_Do this_.
Find every line of the listing below where "from" appears, and copy it.

_Input rows_.

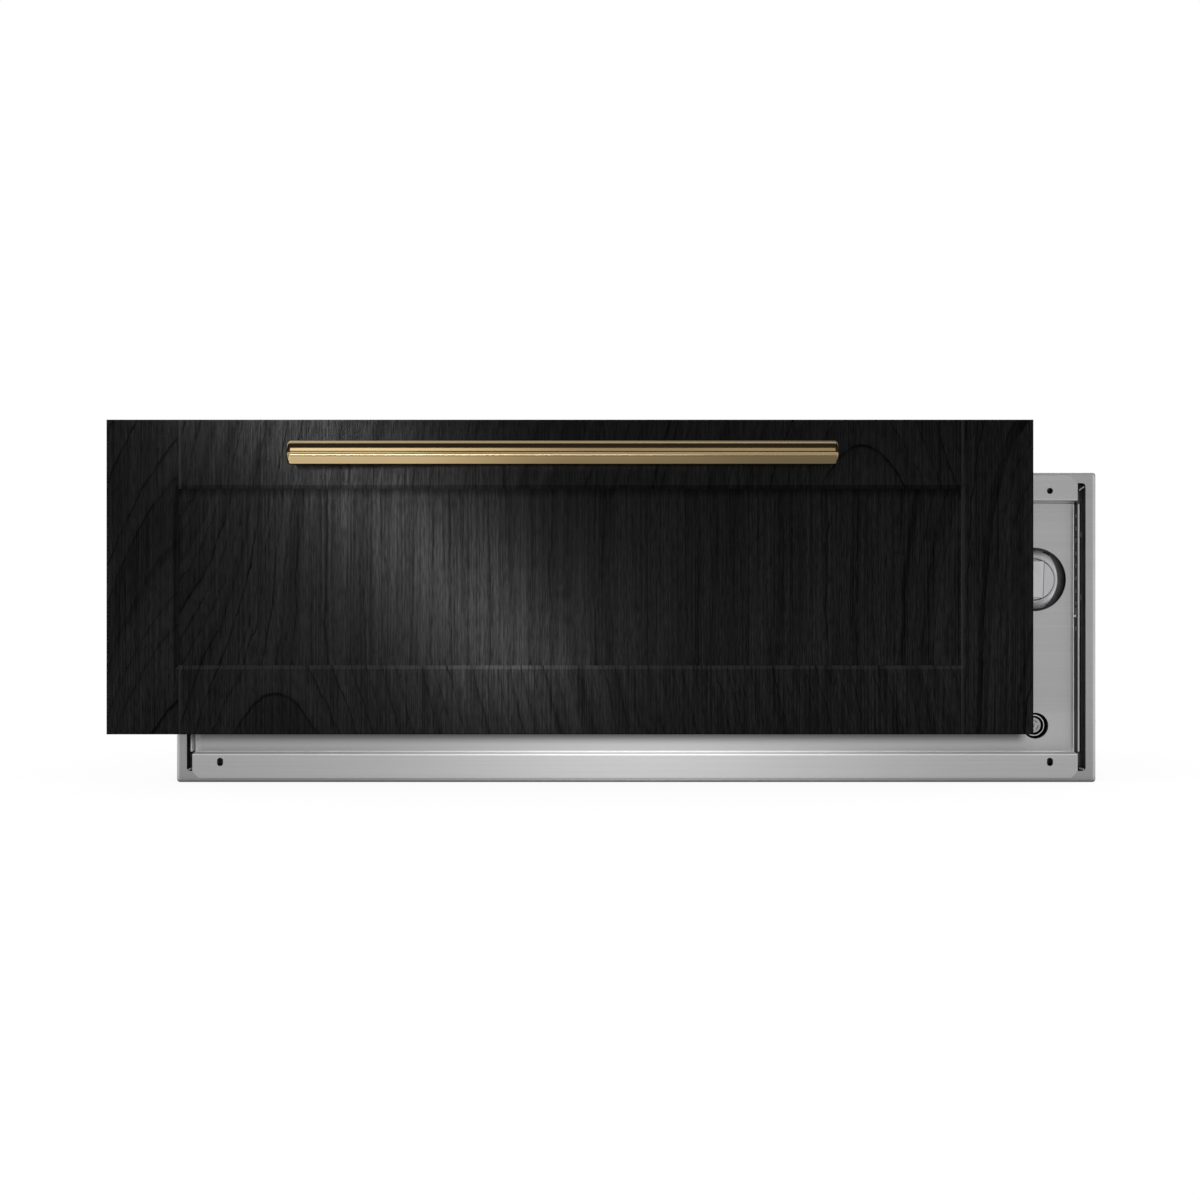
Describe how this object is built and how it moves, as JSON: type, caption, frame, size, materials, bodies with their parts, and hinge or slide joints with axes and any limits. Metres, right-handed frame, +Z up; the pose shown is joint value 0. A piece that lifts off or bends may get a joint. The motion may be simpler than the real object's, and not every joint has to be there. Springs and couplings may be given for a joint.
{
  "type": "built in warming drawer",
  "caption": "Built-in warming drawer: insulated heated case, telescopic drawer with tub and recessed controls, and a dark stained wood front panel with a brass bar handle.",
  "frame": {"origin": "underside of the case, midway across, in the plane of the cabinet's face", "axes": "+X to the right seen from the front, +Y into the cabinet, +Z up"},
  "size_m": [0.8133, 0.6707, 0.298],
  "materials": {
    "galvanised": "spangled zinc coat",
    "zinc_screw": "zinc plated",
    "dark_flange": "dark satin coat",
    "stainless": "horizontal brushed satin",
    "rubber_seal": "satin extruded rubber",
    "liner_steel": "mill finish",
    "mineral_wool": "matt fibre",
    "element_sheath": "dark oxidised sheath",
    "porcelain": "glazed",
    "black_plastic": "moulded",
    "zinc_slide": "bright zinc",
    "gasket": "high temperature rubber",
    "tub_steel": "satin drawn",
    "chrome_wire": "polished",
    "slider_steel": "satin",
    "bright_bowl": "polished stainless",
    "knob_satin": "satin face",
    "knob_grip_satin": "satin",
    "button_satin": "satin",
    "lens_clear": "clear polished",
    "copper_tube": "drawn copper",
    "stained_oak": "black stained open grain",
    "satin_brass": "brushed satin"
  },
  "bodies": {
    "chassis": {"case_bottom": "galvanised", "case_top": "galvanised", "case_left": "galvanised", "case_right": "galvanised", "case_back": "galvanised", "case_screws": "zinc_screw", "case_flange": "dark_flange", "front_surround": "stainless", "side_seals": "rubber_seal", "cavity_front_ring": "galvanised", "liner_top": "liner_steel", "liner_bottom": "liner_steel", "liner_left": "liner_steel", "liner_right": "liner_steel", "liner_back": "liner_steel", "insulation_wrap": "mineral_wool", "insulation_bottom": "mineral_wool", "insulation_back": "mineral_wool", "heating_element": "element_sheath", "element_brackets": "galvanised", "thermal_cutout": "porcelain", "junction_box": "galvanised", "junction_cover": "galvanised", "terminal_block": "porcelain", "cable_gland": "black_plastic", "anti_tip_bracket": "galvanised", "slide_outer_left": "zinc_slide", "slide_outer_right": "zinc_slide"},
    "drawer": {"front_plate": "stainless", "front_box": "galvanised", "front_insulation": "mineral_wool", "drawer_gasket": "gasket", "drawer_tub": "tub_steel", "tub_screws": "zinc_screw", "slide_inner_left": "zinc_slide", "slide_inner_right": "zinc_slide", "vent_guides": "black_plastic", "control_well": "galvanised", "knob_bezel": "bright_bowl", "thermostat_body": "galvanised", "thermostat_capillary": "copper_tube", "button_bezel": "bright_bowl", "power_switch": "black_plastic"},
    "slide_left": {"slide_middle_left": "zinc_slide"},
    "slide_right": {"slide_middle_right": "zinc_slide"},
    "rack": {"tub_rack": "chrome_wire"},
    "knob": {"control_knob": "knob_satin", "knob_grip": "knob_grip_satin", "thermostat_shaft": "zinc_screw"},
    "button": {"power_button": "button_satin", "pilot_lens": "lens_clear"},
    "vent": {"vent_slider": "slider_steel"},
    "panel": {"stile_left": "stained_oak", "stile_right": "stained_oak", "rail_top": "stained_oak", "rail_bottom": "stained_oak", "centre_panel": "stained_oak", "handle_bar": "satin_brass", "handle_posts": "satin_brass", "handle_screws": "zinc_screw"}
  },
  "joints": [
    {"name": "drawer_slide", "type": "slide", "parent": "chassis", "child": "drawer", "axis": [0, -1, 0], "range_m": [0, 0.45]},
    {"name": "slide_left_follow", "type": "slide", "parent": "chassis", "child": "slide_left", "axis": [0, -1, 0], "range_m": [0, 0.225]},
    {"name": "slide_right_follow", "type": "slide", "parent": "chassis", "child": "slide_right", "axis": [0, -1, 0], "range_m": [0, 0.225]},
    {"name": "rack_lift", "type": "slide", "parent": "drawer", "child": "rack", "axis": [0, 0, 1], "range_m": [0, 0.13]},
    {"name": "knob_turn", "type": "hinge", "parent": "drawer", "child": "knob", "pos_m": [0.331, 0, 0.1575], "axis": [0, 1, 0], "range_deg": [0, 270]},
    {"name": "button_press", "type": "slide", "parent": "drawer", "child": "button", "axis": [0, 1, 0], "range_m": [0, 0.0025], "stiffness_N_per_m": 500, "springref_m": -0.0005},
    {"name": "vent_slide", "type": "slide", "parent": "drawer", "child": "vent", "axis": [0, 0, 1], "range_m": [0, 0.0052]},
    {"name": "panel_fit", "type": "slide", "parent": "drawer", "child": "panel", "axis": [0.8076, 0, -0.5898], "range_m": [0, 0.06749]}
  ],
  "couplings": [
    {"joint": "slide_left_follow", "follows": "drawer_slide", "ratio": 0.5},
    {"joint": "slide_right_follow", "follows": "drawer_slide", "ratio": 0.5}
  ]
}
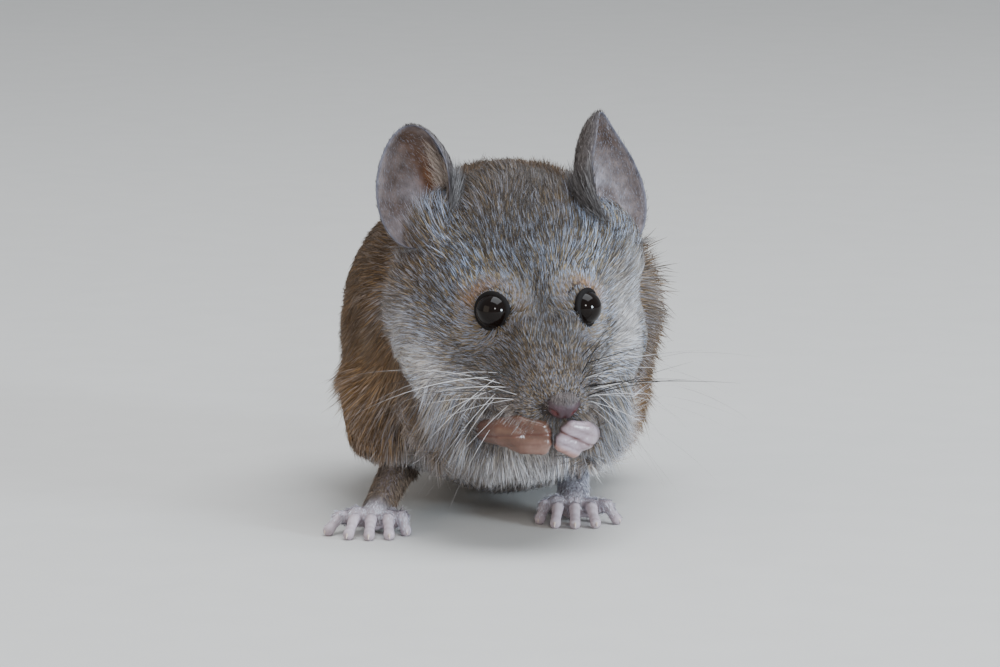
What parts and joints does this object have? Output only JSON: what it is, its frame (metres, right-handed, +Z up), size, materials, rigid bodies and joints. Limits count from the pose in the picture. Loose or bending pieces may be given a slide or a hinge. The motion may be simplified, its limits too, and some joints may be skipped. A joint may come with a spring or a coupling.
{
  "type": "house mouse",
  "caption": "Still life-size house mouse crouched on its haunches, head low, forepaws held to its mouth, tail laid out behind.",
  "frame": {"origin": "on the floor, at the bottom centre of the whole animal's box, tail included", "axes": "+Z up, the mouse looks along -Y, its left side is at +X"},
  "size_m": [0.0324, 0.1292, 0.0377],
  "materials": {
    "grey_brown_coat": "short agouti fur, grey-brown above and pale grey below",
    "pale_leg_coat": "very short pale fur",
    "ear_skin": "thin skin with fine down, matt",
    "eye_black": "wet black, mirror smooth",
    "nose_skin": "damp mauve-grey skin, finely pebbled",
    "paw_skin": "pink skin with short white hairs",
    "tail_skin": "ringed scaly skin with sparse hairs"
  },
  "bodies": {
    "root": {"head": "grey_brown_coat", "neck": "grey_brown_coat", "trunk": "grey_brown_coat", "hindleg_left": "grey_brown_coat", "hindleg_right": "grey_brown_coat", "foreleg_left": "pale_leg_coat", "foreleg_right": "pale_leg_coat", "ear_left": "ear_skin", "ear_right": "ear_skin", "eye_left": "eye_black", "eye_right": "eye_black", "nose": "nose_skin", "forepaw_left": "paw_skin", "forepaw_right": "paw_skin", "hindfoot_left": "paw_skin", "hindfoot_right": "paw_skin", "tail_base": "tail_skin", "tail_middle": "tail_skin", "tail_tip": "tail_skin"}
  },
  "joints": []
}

_Reply_.
  "frame": {"origin": "underside of the case, midway across, in the plane of the cabinet's face", "axes": "+X to the right seen from the front, +Y into the cabinet, +Z up"},
What parts and joints does this object have? Output only JSON: what it is, its frame (metres, right-handed, +Z up), size, materials, rigid bodies and joints. Limits count from the pose in the picture. Loose or bending pieces may be given a slide or a hinge. The motion may be simplified, its limits too, and some joints may be skipped. A joint may come with a spring or a coupling.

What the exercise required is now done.